Martin Murray says George Groves got his name from losing twice to Carl Froch – and believes he’ll look to shift the blame when he beats him in their clash at The O2 on Saturday June 25.
Murray believes Groves is too focused on being the ‘a-side’ of their battle, rather than focusing on the fight itself, as the Brit rivals look to move into line for a crack at the World title in the second half of the year.
The St Helens star has fought the best of the best over the last five years in title fights, meeting Gennady Golovkin, Sergio Martinez and Felix Sturm in his Middleweight World title battles and tackling Arthur Abraham at 168lbs for the WBO World Super-Middleweight crown.
Groves holds three losses in title scraps – twice at the hands of Carl Froch and most recently against Badou Jack in Las Vegas for the WBC title – and in their ‘The Gloves Are Off’ head-to-head on Sky Sports 1 at 10.30pm tonight, Murray says his resume at elite level outshines Groves’ and that the Hammersmith man passes the buck when he loses.
“I’ve been in bigger fights than him all over the world against better opposition,” said Murray. “The fact that his name comes first means nothing to me – I’m a 33 year old grown man, how’s that going to bother me?
“He got his name by losing twice to Carl Froch and that’s how he’s the a-side. If I’m not established enough as a World class fighter as it stands now, I’m going to get it when I beat George, even though I’ve been in the bigger and tougher fights than him, that’s the way it is. He thinks that the 80,000 tickets at Wembley were down to him, nothing to do with Carl.
“I don’t think he should’ve left Adam Booth. He finds it easy to pass the blame. He blamed the referee after the first Froch fight, he blamed a ‘punch from the gods’ for the second fight and blamed Paddy Fitzpatrick for the Jack loss.

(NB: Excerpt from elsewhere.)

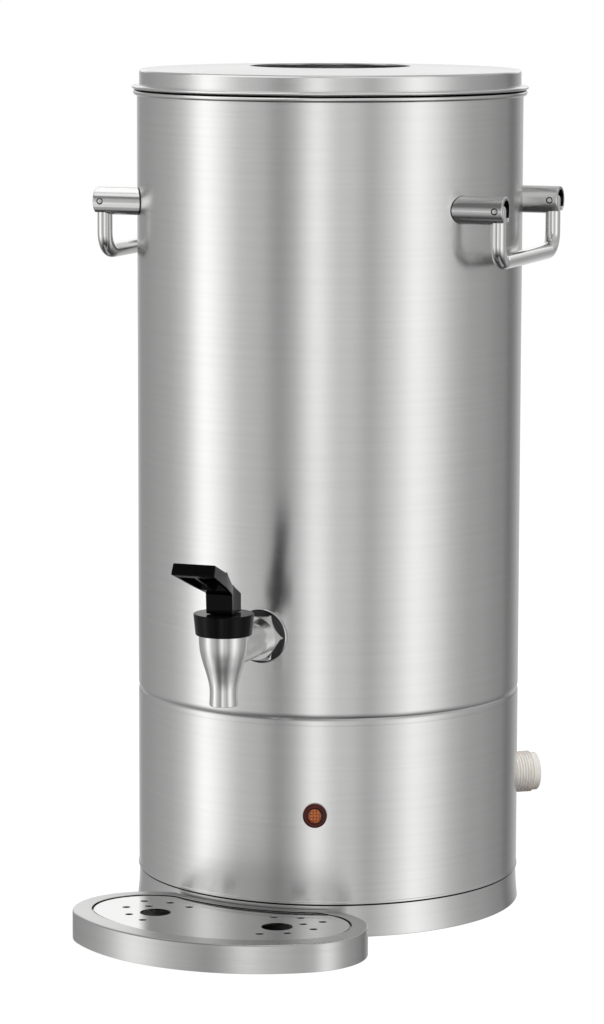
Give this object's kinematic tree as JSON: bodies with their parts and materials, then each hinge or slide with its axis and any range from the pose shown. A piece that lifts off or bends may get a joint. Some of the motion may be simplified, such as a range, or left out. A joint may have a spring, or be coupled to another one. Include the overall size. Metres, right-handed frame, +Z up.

“After Badou Jack I heard he was talking about retiring. He’s come back and had two fights where he’s been firing at sitting ducks where there’s been nothing coming back at him, so he’s got his confidence back now, and that makes now he thinks that this is an easy fight; but it’s not, and when it gets tough he will crumble. I want him to keep thinking that it’s easy, because he’ll find out next Saturday how wrong he is and I can’t wait to prove it.”